(HealthDay News) — For adult patients with vulvar lichen sclerosus (VLS), long-term preventive topical corticosteroid (TCS) treatment is associated with improved outcomes, according to a study published online June 12 in JAMA Dermatology. The research was published to coincide with the World Congress of Dermatology, held from June 8–13 in Vancouver, Canada.
Andrew Lee, MBBS, from Sydney Medical School Northern at the University of Sydney, and colleagues examined the impact of long-term preventive TCS treatment of various potencies, adjusted to meet a target outcome of normal skin color and texture. Data were collected from a prospective longitudinal cohort study involving 507 women with biopsy-proved VLS.
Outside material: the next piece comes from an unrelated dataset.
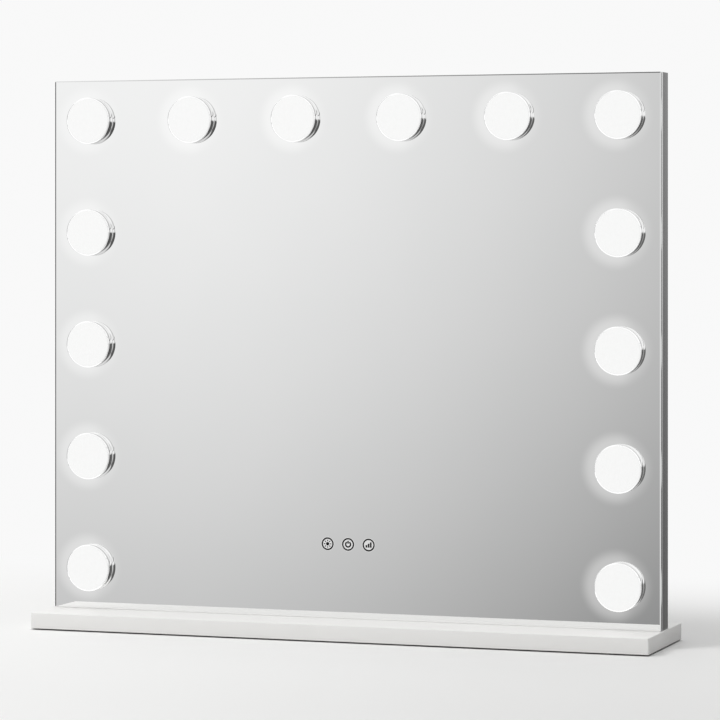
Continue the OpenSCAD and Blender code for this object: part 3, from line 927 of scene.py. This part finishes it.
def paintedShadeUnderside():
    # underside of the fibreboard with its fibres, coloured near black as painted shade in the gap
    # under the base
    def vary(place):
        fibres = grain(place, 700, 4)
        return {"Base Color": fibres.blend(colour(0.022, 0.019, 0.016), colour(0.05, 0.043, 0.036)),
                "Roughness": fibres * 0.2 + 0.75, "Normal": relief(fibres, 0.3, 0.1 * mm)}
    return makeFinish("paintedShadeUnderside", {}, vary)


baseSet = {
    "corner": 1.2 * mm, "edge": 0.8 * mm, "footEdge": 0.3 * mm,
    "screwX": (-0.250, -0.090, 0.090, 0.250),
    "holeR": 2.25 * mm, "boreR": 4.5 * mm, "boreDepth": 5.0 * mm,
}


def buildBase(use):
    low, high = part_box("base")
    middle = (low + high) / 2
    thick = high.z - low.z
    railMid = boxMiddle("frame_bottom").y
    place = toTop(Vector((middle.x, middle.y, high.z)))

    def outline(inset):
        return boxLoop(high.x - low.x, high.y - low.y, use["corner"], inset)

    levels = roundedEdge(use["edge"])
    lower = roundedEdge(use["footEdge"])
    bands = [0] * len(levels) + [1] * (len(lower) - 1)
    levels += [(inset, -thick - height) for inset, height in reversed(lower)]
    shoulder = use["boreDepth"] - thick
    bore = [(use["holeR"], 0), (use["holeR"], shoulder),
            (use["boreR"], shoulder), (use["boreR"], -thick)]
    holes = []
    for x in use["screwX"]:
        def hole(radius, x=x):
            return shiftedLoop(roundLoop(radius, 40), x - middle.x, railMid - middle.y)
        holes.append((hole, bore, False))
    builder = bmesh.new()
    cutShape(builder, place, outline, levels, holes, bands, (0, 1))
    # the underside takes the near-black painted shade
    slab = fromBuilder("baseSlab", builder, [satinLacquer(), paintedShadeUnderside()], 40)
    settle(slab, "base_lacquer", "base")


def footRubber():
    def vary(place):
        pores = grain(place, 1800, 3)
        return {"Base Color": pores.blend(grey(0.02), grey(0.045)), "Roughness": pores * 0.2 + 0.7,
                "Normal": relief(pores, 0.3, 0.1 * mm)}
    return makeFinish("footRubber", {}, vary)


footSet = {"radius": 9 * mm, "edge": 0.3 * mm, "draft": 0.4 * mm}


def buildFeet(use):
    low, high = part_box("rubber_feet")
    tall = high.z - low.z
    radius = use["radius"]
    sole = radius - use["draft"]
    profile = [(0, 0), (sole - use["edge"], 0), (sole, use["edge"]), (radius, tall), (0, tall)]
    builder = bmesh.new()
    for x in (low.x + radius, (low.x + high.x) / 2, high.x - radius):
        for y in (low.y + radius, high.y - radius):
            turnShape(builder, toTop(Vector((x, y, low.z))), profile, 48)
    settle(fromBuilder("rubberFeet", builder, [footRubber()]), "foot_rubber", "rubber_feet")


buildBase(baseSet)
buildFeet(footSet)
print("base: slab and feet")


def powderCoat():
    def vary(place):
        orange = grain(place, 1500, 3)
        coarse = grain(place, 500, 2)
        tone = coarse.blend(colour(0.74, 0.74, 0.73), colour(0.80, 0.80, 0.79))
        return {"Base Color": tone, "Roughness": orange * 0.15 + 0.5,
                "Normal": relief(orange * 0.6 + coarse * 0.4, 0.35, 0.12 * mm)}
    return makeFinish("powderCoat", {}, vary)


def zincPlate():
    def vary(place):
        bloom = grain(place, 500, 3)
        fine = grain(place, 3000, 2)
        tone = bloom.blend(colour(0.52, 0.53, 0.54), colour(0.68, 0.68, 0.67))
        return {"Base Color": tone, "Roughness": bloom * 0.15 + 0.22,
                "Normal": relief(fine, 0.1, 0.03 * mm)}
    return makeFinish("zincPlate", {"Metallic": 1.0}, vary)


def mouldedBlack():
    def vary(place):
        spark = grain(place, 2200, 3)
        return {"Base Color": spark.blend(grey(0.018), grey(0.035)),
                "Roughness": spark * 0.15 + 0.42, "Normal": relief(spark, 0.25, 0.06 * mm)}
    return makeFinish("mouldedBlack", {}, vary)


zinc = zincPlate()
black = mouldedBlack()
keyholeSet = {"x": 0.200, "z": 0.430, "headR": 4.5 * mm, "slotW": 4.6 * mm, "travel": 9 * mm}


def keyholeLoop(use, grow):
    # round head opening with a slot running up from it
    head = use["headR"] + grow
    half = use["slotW"] / 2 + grow
    start = math.acos(half / head)
    sweep = math.pi + 2 * start
    bottom = [onCircle(head, math.pi - start + sweep * k / 28) for k in range(29)]
    top = [onCircle(half, math.pi * k / 12) for k in range(13)]
    return bottom + shiftedLoop(top, 0, use["travel"])


panelSet = {"corner": 1.0 * mm, "edge": 0.2 * mm, "window": 1.6 * mm, "inletR": 5.65 * mm}


def buildBackPanel(use, keyhole):
    low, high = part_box("back_panel")
    middle = (low + high) / 2
    thick = high.y - low.y
    edge = use["edge"]
    inlet = boxMiddle("power_inlet_nut")

    def outline(inset):
        return boxLoop(high.x - low.x, high.z - low.z, use["corner"], inset)

    def inletHole(inset):
        loop = roundLoop(use["inletR"] + inset, 40)
        return shiftedLoop(loop, middle.x - inlet.x, inlet.z - middle.z)

    holes = []
    for side in (-1, 1):
        def window(inset, side=side):
            loop = keyholeLoop(keyhole, use["window"] + inset)
            return [(side * keyhole["x"] - u, v + keyhole["z"] - middle.z) for u, v in loop]
        holes.append((window, [(edge, 0), (0, -edge), (0, -thick)], False))
    holes.append((inletHole, [(0, 0), (0, -thick)], False))
    builder = bmesh.new()
    place = toBack(Vector((middle.x, high.y, middle.z)))
    levels = [(edge, 0), (edge * 0.3, -edge * 0.3), (0, -edge), (0, -thick)]
    cutShape(builder, place, outline, levels, holes)
    settle(fromBuilder("backPanel", builder, [powderCoat()]), "back_sheet", "back_panel")


screwSet = {
    "headR": 3.0 * mm, "headH": 1.4 * mm, "rim": 0.1 * mm,
    "flat": 0.62, "bulge": 0.86, "drop": 0.75,     # shape of the dome
    "shankR": 1.4 * mm, "shankL": 6 * mm,
    "recess": 0.9 * mm, "taper": 0.25 * mm,
    "armL": 0.95 * mm, "armW": 0.42 * mm, "armSoft": 0.12 * mm,
    "across": (-0.225, -0.075, 0.075, 0.225), "up": (-0.165, 0, 0.165), "turn": 37,
}


def crossLoop(arm, width, corner):
    # outline of a cross recess, its inner corners softened
    half = width / 2
    quarter = [(arm, -half), (arm, half), (half + corner, half), (half, half + corner)]
    return [point for k in range(4) for point in turnedLoop(quarter, math.pi / 2 * k)]


def addScrew(builder, place, use, turn):
    # domed head with a tapered cross recess, on a plain shank
    radius = use["headR"]
    tall = use["headH"]
    rim = use["rim"]
    shank = radius - use["shankR"]
    bulge = math.pi / 2 * use["bulge"]
    levels = []
    for k in range(6):
        angle = bulge * k / 5
        levels.append((radius * use["flat"] * (1 - math.sin(angle) / math.sin(bulge)),
                       tall - tall * use["drop"] * (1 - math.cos(angle))))
    levels += [(0, rim), (rim, 0), (shank, 0), (shank, -use["shankL"])]

    def head(inset):
        return roundLoop(radius - inset, 32)

    def recess(inset):
        cross = crossLoop(use["armL"] - inset, use["armW"] - inset / 2, use["armSoft"])
        return turnedLoop(cross, turn)

    depths = [(0, tall), (use["taper"], tall - use["recess"])]
    cutShape(builder, place, head, levels, [(recess, depths, True)])


def buildBackScrews(use):
    low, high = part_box("back_panel_screws")
    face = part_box("back_panel")[1].y
    radius = use["headR"]
    rows = [(x, z) for z in (low.z + radius, high.z - radius) for x in use["across"]]
    rows += [(x, midZ + z) for x in (low.x + radius, high.x - radius) for z in use["up"]]
    builder = bmesh.new()
    for count, (x, z) in enumerate(rows):
        addScrew(builder, toBack(Vector((x, face, z))), use, math.radians(use["turn"] * count))
    settle(fromBuilder("backPanelScrews", builder, [zinc]), "plated_steel", "back_panel_screws")


hangerSet = {
    "corner": 3 * mm, "edge": 0.2 * mm,
    "rivets": (-11 * mm, 25 * mm), "rivetR": 3.0 * mm, "rivetH": 0.8 * mm, "stemR": 1.6 * mm,
}


def buildHanger(side, sign, use, keyhole):
    low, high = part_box("hanger_" + side)
    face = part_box("back_panel")[0].y
    thick = face - low.y
    at = Vector((sign * keyhole["x"], face, keyhole["z"]))
    edge = use["edge"]

    def outline(inset):
        loop = boxLoop(high.x - low.x, high.z - low.z, use["corner"], inset)
        return shiftedLoop(loop, 0, (low.z + high.z) / 2 - keyhole["z"])

    builder = bmesh.new()
    levels = [(edge, 0), (0, -edge), (0, edge - thick), (edge, -thick)]
    opening = (lambda inset: keyholeLoop(keyhole, inset), levels, False)
    cutShape(builder, toBack(at), outline, levels, [opening])
    tall = use["rivetH"]
    seat = high.y - face - tall
    head = [(0, seat + tall)]
    for k in range(1, 6):
        angle = math.pi / 2 * k / 5
        head.append((use["rivetR"] * math.sin(angle), seat + tall * math.cos(angle)))
    head += [(use["stemR"], seat), (use["stemR"], 0), (0, 0)]
    for up in use["rivets"]:
        turnShape(builder, toBack(at + Vector((0, 0, up))), head, 32)
    plate = fromBuilder("hanger" + side.capitalize(), builder, [zinc])
    settle(plate, "plated_steel", "hanger_" + side)


inletSet = {
    "boreR": 2.85 * mm, "boreDepth": 9.5 * mm, "mouthR": 3.35 * mm, "mouthDepth": 0.5 * mm,
    "bodyR": 5.6 * mm, "bodyLength": 12 * mm, "pinBore": 1.05 * mm,
    "pinR": 1.0 * mm, "pinTip": 0.6 * mm, "pinFrom": 1.0 * mm, "pinEnd": 11.5 * mm,
    "tabW": 0.6 * mm, "tabH": 2.4 * mm, "tabAt": 2.4 * mm, "tabLength": 3 * mm,
    "tabCorner": 0.15 * mm,
}


def buildInlet(use):
    low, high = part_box("power_inlet")
    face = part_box("back_panel")[1].y
    spot = boxMiddle("power_inlet_nut")
    lip = high.y - face
    outer = (high.x - low.x) / 2
    foot = -use["bodyLength"]
    bottom = lip - use["boreDepth"]
    place = toBack(Vector((spot.x, face, spot.z)))
    profile = [(use["boreR"], bottom), (use["boreR"], lip - use["mouthDepth"]), (use["mouthR"], lip),
               (outer - 1.0 * mm, lip), (outer - 0.35 * mm, lip - 0.2 * mm),
               (outer, lip - 0.8 * mm), (outer, 0), (use["bodyR"], 0), (use["bodyR"], foot),
               (use["pinBore"], foot), (use["pinBore"], bottom)]
    builder = bmesh.new()
    turnShape(builder, place, profile)
    settle(fromBuilder("powerInlet", builder, [black]), "black_plastic", "power_inlet")
    top = lip - use["pinFrom"]
    pin = [(0, top), (use["pinTip"], top - 0.1 * mm), (use["pinR"], top - 0.6 * mm),
           (use["pinR"], -use["pinEnd"]), (0, -use["pinEnd"])]
    builder = bmesh.new()
    turnShape(builder, place, pin, 32)
    tab = boxLoop(use["tabW"], use["tabH"], use["tabCorner"])
    for sign in (-1, 1):
        cutShape(builder, place, lambda inset: shiftedLoop(tab, sign * use["tabAt"], 0),
                 [(0, foot), (0, foot - use["tabLength"])])
    settle(fromBuilder("powerInletPin", builder, [zinc]), "plated_steel")


buildBackPanel(panelSet, keyholeSet)
buildBackScrews(screwSet)
buildHanger("left", -1, hangerSet, keyholeSet)
buildHanger("right", 1, hangerSet, keyholeSet)
buildInlet(inletSet)
print("back: panel, screws, hangers and inlet")


def foamTape():
    def vary(place):
        cells = place.node("TexVoronoi", None, {"Vector": place, "Scale": 2200.0})
        return {"Base Color": cells.blend(grey(0.80), grey(0.66)), "Roughness": cells * 0.1 + 0.8,
                "Normal": relief(cells, 0.4, 0.15 * mm)}
    return makeFinish("foamTape", {}, vary)


def solderMask():
    def vary(place):
        traces = place.node("TexBrick", {"offset": 0.35}, {
            "Vector": stretched(place, (1, 0.2, 1)), "Scale": 160.0, "Mortar Size": 0.03,
            "Color1": grey(0), "Color2": grey(0), "Mortar": grey(1)})
        tone = traces.blend(colour(0.010, 0.12, 0.045), colour(0.03, 0.24, 0.10))
        return {"Base Color": tone, "Roughness": grain(place, 800) * 0.1 + 0.28}
    return makeFinish("solderMask", {"Coat Weight": 0.3}, vary)


def whiteBoard():
    def vary(place):
        speck = grain(place, 900, 3)
        return {"Base Color": speck.blend(colour(0.80, 0.80, 0.74), colour(0.88, 0.88, 0.84)),
                "Roughness": speck * 0.15 + 0.4}
    return makeFinish("whiteBoard", {}, vary)


def wireSkin(name, first, second):
    def vary(place):
        scuff = grain(place, 700, 3)
        return {"Base Color": scuff.blend(first, second), "Roughness": scuff * 0.2 + 0.3}
    return makeFinish(name, {}, vary)


def pressedZinc():
    def vary(place):
        bloom = grain(place, 260, 3)
        return {"Base Color": bloom.blend(grey(0.30), grey(0.44)), "Roughness": bloom * 0.2 + 0.35,
                "Normal": relief(bloom, 0.1, 0.05 * mm)}
    return makeFinish("pressedZinc", {"Metallic": 1.0}, vary)


# finishes for the CAD nodes that stay
keptFinishes = {
    "mirror_tape": foamTape(),
    "lamp_boards": whiteBoard(),
    "lamp_nuts": zinc,
    "lamp_wiring": wireSkin("redWire", colour(0.42, 0.02, 0.02), colour(0.55, 0.04, 0.035)),
    "touch_board": solderMask(),
    "touch_lead": wireSkin("greyRibbon", grey(0.42), grey(0.52)),
    "power_inlet_nut": zinc,
    "power_lead": wireSkin("blackWire", grey(0.02), grey(0.035)),
    "base_screws": zinc,
}
keptFinishes["control_board"] = keptFinishes["touch_board"]
cornerFinish = pressedZinc()
for nodeName in nodes:
    if nodeName.startswith("corner_key_"):
        keptFinishes[nodeName] = cornerFinish
for nodeName, keptFinish in keptFinishes.items():
    for slot in nodes[nodeName].material_slots:
        slot.link = "OBJECT"
        slot.material = keptFinish
print("kept CAD nodes:", len(keptFinishes))

bpy.context.view_layer.update()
The researchers found that potent TCS, followed by regular preventive TCS treatment, induced remission. Overall, 29.6 and 70.4% of patents were considered partially compliant and fully compliant with treatment. During follow-up, 0 and 4.7% of the fully compliant and partially compliant patients had biopsy-proven squamous cell carcinoma or vulvar intraepithelial neoplasia (P<0.001). Symptom suppression occurred in 93.3 and 58.0% of fully and partially compliant patients, respectively (P<0.001). During follow-up, 3.4 and 40.0% of patients, respectively, had adhesions and scaring (P<0.001), and 1.1 and 2.0%, respectively, had reversible TCS-induced cutaneous atrophy (P=0.43).
“Individualized preventive TCS regimens that achieve objective normality of skin color and texture and are used by compliant patients who attend regular long-term follow-up visits may modify the course of the disease,” the authors write.